The second part of the word, -mas, can be analyzed as the latter part of the noun Christmas of Modern English, although it would be more accurate to view it as -mas of Middle English cristmas or crysmas, from Old English Cristesmæsse “Christ’s mass”.

An early attestation of Xmas, spelled X’temmas, is found in a 1551 text: “to be paid likewise […] from X’temmas next following” (collected in Edmund Lodge, Illustrations of British history, biography, and manners […], 1791). The modern, shorter form Xmas is only seen in the mid-1700s. In his letters, author Samuel Taylor Coleridge uses both forms Xstmas (“Xstmas Carol”, 1799) and Xmas (“on Xmas Day”, 1801); and in an important letter from 1864 to fellow writer Tom Taylor, Charles Lutwidge Dodgson, better known as Lewis Carroll, writes the following post-scriptum: “I should be very glad if you could help me in fixing on a name for my fairy-tale, which Mr. [John] Tenniel […] is now illustrating for me, and which I hope to get published before Xmas.” (The title was eventually chosen: it was to be Alice’s Adventures in Wonderland.)

Despite the word’s antiquity, some English style guides consider Xmas too informal to be used in serious contexts, especially when the longer form Christmas is possible. It has even been interpreted, wrongly, as an attempt at secularizing the holiday, i.e. as “taking Christ out of Christmas” (to quote an oft-repeated phrase). The variant pronunciation [EKSmas] has attracted similar criticism.


Alpha is the first letter of the Greek alphabet, as used in both the classical and modern forms of the language. Its upper case and lower case forms are A and α—largely the basis for their Latin script equivalents. The Greek alpha is pronounced as the open front unrounded vowel [a] in the English word cap.

As the first letter of the alphabet of a language whose cultural influence was crucial in most domains of European activity, alpha was used as a noun or adjective in a variety of scientific and technical contexts: as constants in physics and chemistry, as a symbol in various branches of mathematics and statistics, as a prefixed name denoting typicality or priority in botanical and zoological nomenclature, as well as in modern astronomy (e.g. Alpha Centauri, or α Cen, the star system closest to Earth).

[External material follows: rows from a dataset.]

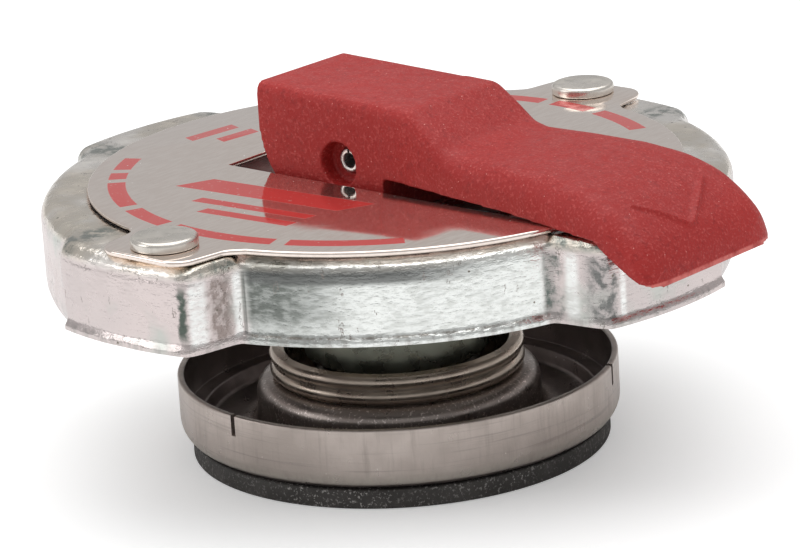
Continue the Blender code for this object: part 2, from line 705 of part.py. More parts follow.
def build_upper_stack():
    low = POCKET_FLOOR_Z + FIT_GAP
    back = POCKET_BACK_X + WEAR_PLATE_MARGIN
    front = POCKET_FRONT_X - WEAR_PLATE_MARGIN
    side = POCKET_HALF_WIDTH - WEAR_PLATE_MARGIN
    corner = WEAR_PLATE_CORNER_R
    outline = []
    for x, y, start in ((front - corner, side - corner, 0.0), (back + corner, side - corner, 90.0),
                        (back + corner, corner - side, 180.0), (front - corner, corner - side, 270.0)):
        outline += arc((x, y), corner, start, start + 90.0, 3)
    plate = prism("wear_plate", outline, low, low + WEAR_PLATE_THICK, BRIGHT_STEEL, PARTS)
    stem_hole = round_hole("wear_plate_hole", STEM_R + SLIDE_GAP, 0.0, 0.0, low - 1.0, low + 1.0)
    combine(plate, stem_hole, "DIFFERENCE")

    rim_top = CHANNEL_Z - SHEET - 2.0 * STACK_GAP
    hole_r = COLLAR_R + FIT_GAP
    turned("spring_disc", [
        (hole_r, DISC_TOP_Z),
        (DISC_FLAT_R, DISC_TOP_Z),
        (DISC_RIM_INNER_R, rim_top),
        (DISC_R, rim_top),
        (DISC_R, rim_top - DISC_SHEET),
        (DISC_RIM_INNER_R + 0.2, rim_top - DISC_SHEET),
        (DISC_FLAT_R + 0.2, DISC_TOP_Z - DISC_SHEET),
        (hole_r, DISC_TOP_Z - DISC_SHEET),
    ], BRIGHT_STEEL, steps=36)

    gasket_top = rim_top - DISC_SHEET - FIT_GAP
    gasket_r = DISC_R - 0.2
    turned("upper_gasket", [
        (gasket_r - 0.2, gasket_top),
        (gasket_r, gasket_top - 0.2),
        (gasket_r, gasket_top - UPPER_GASKET_THICK + 0.2),
        (gasket_r - 0.2, gasket_top - UPPER_GASKET_THICK),
        (gasket_r - UPPER_GASKET_WIDTH, gasket_top - UPPER_GASKET_THICK),
        (gasket_r - UPPER_GASKET_WIDTH, gasket_top),
    ], RUBBER, steps=36)

    bell_inner = BELL_R - BELL_SHEET
    ceiling = BELL_TOP_Z - BELL_SHEET
    profile = [(hole_r, BELL_TOP_Z)]
    profile += arc((BELL_R - 1.2, BELL_TOP_Z - 1.2), 1.2, 90.0, 0.0, 3)
    profile += [(BELL_R, BELL_BOTTOM_Z), (bell_inner, BELL_BOTTOM_Z)]
    profile += arc((bell_inner - 0.6, ceiling - 0.6), 0.6, 0.0, 90.0, 2)
    profile.append((hole_r, ceiling))
    turned("bell", profile, GREEN_STEEL, steps=30)

    washer_top = ceiling - STACK_GAP
    washer_r = bell_inner - 0.7
    turned("spring_washer", [
        (washer_r, washer_top),
        (washer_r, washer_top - SPRING_WASHER_THICK),
        (COLLAR_R + COLLAR_FLARE + 1.4, washer_top - SPRING_WASHER_THICK),
        (COLLAR_R + COLLAR_FLARE + 1.4, washer_top),
    ], BRIGHT_STEEL, steps=24)
    return washer_top - SPRING_WASHER_THICK, bell_inner


def build_seal():
    flare_low = COLLAR_FLARE_TOP_Z - COLLAR_FLARE_THICK
    flare_r = COLLAR_R + COLLAR_FLARE
    seal_top = flare_low - FIT_GAP
    turned("stem_seal", [
        (flare_r - 0.1, seal_top),
        (flare_r - 0.1, seal_top - SEAL_THICK),
        (STEM_R + FIT_GAP, seal_top - SEAL_THICK),
        (STEM_R + FIT_GAP, seal_top),
    ], RUBBER, steps=20)
    cup_inner = flare_r + FIT_GAP
    cup_floor = seal_top - SEAL_THICK - FIT_GAP
    turned("seal_cup", [
        (cup_inner, COLLAR_FLARE_TOP_Z - 0.1),
        (cup_inner + SEAL_CUP_SHEET, COLLAR_FLARE_TOP_Z - 0.1),
        (cup_inner + SEAL_CUP_SHEET, cup_floor - SEAL_CUP_SHEET),
        (STEM_R + SLIDE_GAP, cup_floor - SEAL_CUP_SHEET),
        (STEM_R + SLIDE_GAP, cup_floor),
        (cup_inner, cup_floor),
    ], BRIGHT_STEEL, steps=20)


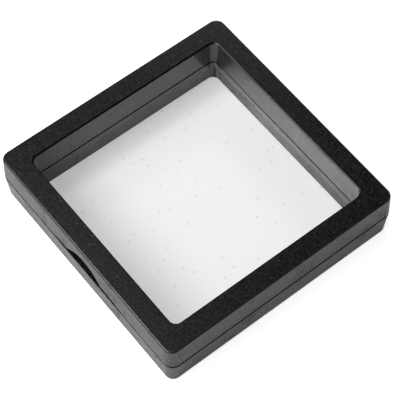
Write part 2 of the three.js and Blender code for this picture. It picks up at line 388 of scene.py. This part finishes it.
def add_hinge(piece, half, own, others, hole_radius):
    """Pads inside the wall, own knuckles, pockets for the other half's knuckles, and the pin's hole.

    A station's three knuckles are -1, 0 and 1, from left to right.
    """
    play = 0.05
    pad_thickness = 1.2
    pad_into_wall = 0.4
    pad_depth = 4.5
    out = half["out"]
    near = half["rim"] + out * play
    far = half["rim"] + out * pad_depth
    for x in STATIONS:
        pad = block("pad", x - STATION_LENGTH / 2, x + STATION_LENGTH / 2,
                    INNER_WALL_HALF - pad_thickness, INNER_WALL_HALF + pad_into_wall,
                    min(near, far), max(near, far))
        combine(piece, pad, "UNION")
    step = KNUCKLE_WIDTH + KNUCKLE_GAP
    reach = KNUCKLE_WIDTH / 2
    barrel_reach = reach - play
    hole_reach = STATION_LENGTH / 2 + KNUCKLE_GAP
    for x in STATIONS:
        for knuckle in others:
            middle = x + knuckle * step
            pocket = rod("pocket", KNUCKLE_RADIUS + KNUCKLE_GAP, middle - reach - KNUCKLE_GAP,
                         middle + reach + KNUCKLE_GAP, HINGE_Y, HINGE_Z)
            combine(piece, pocket, "DIFFERENCE")
        for knuckle in own:
            middle = x + knuckle * step
            barrel = rod("barrel", KNUCKLE_RADIUS, middle - barrel_reach, middle + barrel_reach,
                         HINGE_Y, HINGE_Z, rounding=0.15)
            combine(piece, barrel, "UNION")
        hole = rod("hole", hole_radius, x - hole_reach, x + hole_reach, HINGE_Y, HINGE_Z, sides=32)
        combine(piece, hole, "DIFFERENCE")
    return piece


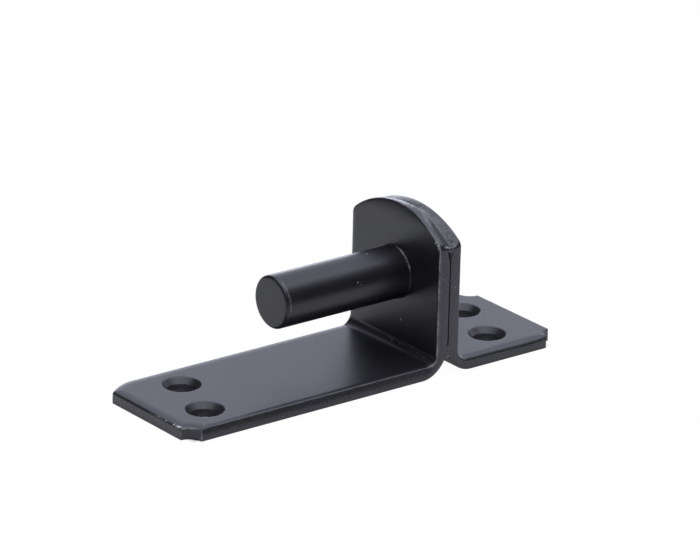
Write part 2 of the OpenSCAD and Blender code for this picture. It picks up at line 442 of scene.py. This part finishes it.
# the profile of a countersunk screw hole, from its rim down to its lower lip
def sinkProfile():
    s = plateSet
    sink, bore, deep, thick = s["sink"], s["bore"], s["sinkDeep"], s["thick"]
    slant, lip = 0.7 * s["sinkEase"], bore - s["boreLip"]
    points = easedCorner((0.0, sink + s["sinkEase"]), (0.0, sink), (-slant, sink - slant), 5)
    points += easedCorner((s["boreEase"] - deep, bore + s["boreEase"]), (-deep, bore),
                          (-deep - s["boreStep"], bore), 3)
    points += easedCorner((s["lipTop"] - thick, bore), (s["boreLip"] - thick, lip),
                          (-thick, lip + s["lipStep"]), 5)
    return points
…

The expression the alpha and omega, meaning “all aspects of something”, is first attested in Wycliffe’s Bible (circa 1384), in three occurrences found in the New Testament’s Book of Revelation, for example, “I am alpha and oo, the bigynnyng and ende” (21:6). The choice of the first and last letters in the Greek alphabet would make sense here since the New Testament, which the Book of Revelation is a part of, was originally written in a form of Koine Greek. An English equivalent for the expression would be from A to Z.


As the name of a geographical and geological feature, the word delta, “a triangular area of land formed by sedimentation at the mouth of a river”, was first used by the Ancient Greeks in reference to a specific location, the Nile Delta, well known as a place for trade, settlement and, at times, plunder. The term’s coinage is often attributed to the famous Greek historian Herodotus, although this is now considered erroneous. The Nile Delta was already named in this way as far back as the eighth century BCE—long before Herodotus’ time—as careful analysis of the use of the term in Herodotus’s Histories has shown (Francis Celoria, “Delta as a Geographical Concept in Greek Literature”, Isis, Autumn 1966).

More than twenty centuries later, this was also how the term, in its geographical sense, was first used in English. A 1555 translation by Richard Eden of Peter Martyr d’Anghiera mentions “the ryuer of Nilus, where as is the fyrst Delta” (The decades of the newe worlde or west India […]). The word delta used as a common noun for all similarly formed geological features is only attested in English at the end of the 1700s, in the writings of Edward Gibbon, specifically concerning “the delta of Mesola, at the mouth of the Po” (running across northern Italy).

From an etymological viewpoint, the geographical “delta” is named after the triangular shape of the fourth letter of the Greek alphabet: “Δ”. The name of the letter in Greek is delta, from the Phoenician dāleth, probably meaning “door”—from the shape of a primitive version of the character. The Latin letter D/d and the Cyrillic Д/д both originate as the Greek delta (Δ/δ).